Accounts for the company used by Start Mortgages to finance part of its aggressive 'sub-prime" home loans show seven in 10 are in trouble.
At the height of the boom, Start Mortgages bundled up hundreds of millions of Irish home loans and sold the debt on to investors in the bond markets through a company called Lansdowne Mortgage Securities No 1.
Accounts just filed show that 26pc of the remaining €120m borrowers bundled together in Lansdowne 1 are so far behind on their loans that they are regarded as "impaired", suggesting real fears that the debt can never be recouped.
Another 46pc of borrowers are in arrears on their home loan, many by more than a year, but the company still considers the debt will be recovered.

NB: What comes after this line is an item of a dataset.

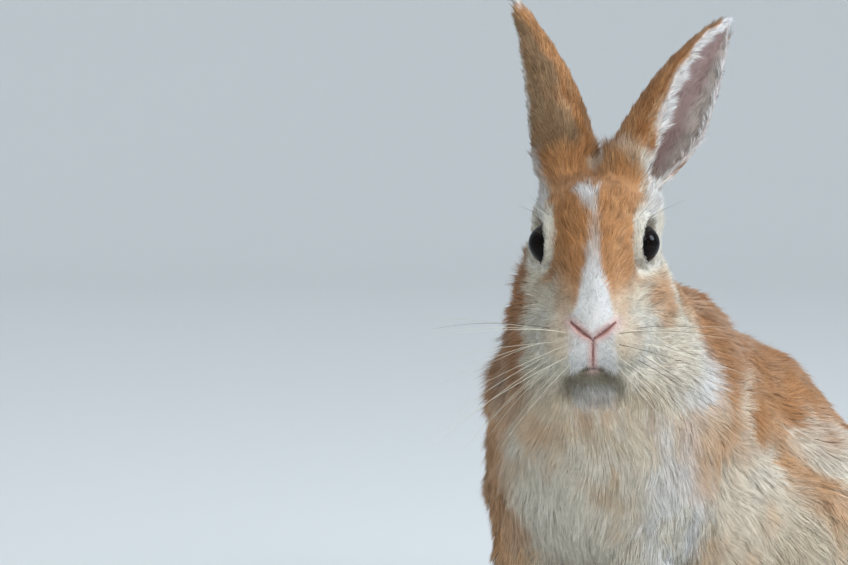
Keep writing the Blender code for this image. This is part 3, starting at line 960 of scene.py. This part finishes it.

Fewer than one in three of the Lansdowne 1 mortgages is not either classed as being in arrears or impaired, according to the accounts.
With so many of its borrowers behind on their debts, it is no surprise that Start Mortgages has become a frequent visitor to the courts.
The lender was behind one in three of the 124 repossession orders handed down by the High Court in the first six months of this year, according to figures from the courts service.
Nine lenders, including big players AIB and Bank of Ireland, were responsible for the other two-thirds of cases.
Newcomer Start was one of the more aggressive lenders in Ireland during the property bubble, often making home loans when even gung-ho Irish banks were unwilling to lend.
The loans came at the cost of higher interest rates than traditional lenders charge.
It has been no surprise that Start has suffered higher than average arrears, but the scale of the Start crisis is astonishing.
Both arrears and impairments have grown rapidly since 2011, according to the accounts.
In the year to the end of March, Lansdowne 1 wrote off around 11pc of value off its loans, reflecting the risk of losses from bad debts.
Revelations about the massive scale of problems among Start borrowers come as the European Commission warned yesterday of the need to intensify efforts to implement new personal insolvency rules, its latest assessment of the bailout programme.
Lansdowne No 1 contains mortgages used to buy homes between 2004 and 2006 -- close to the height of the boom. At one stage it contained €370m of home loans.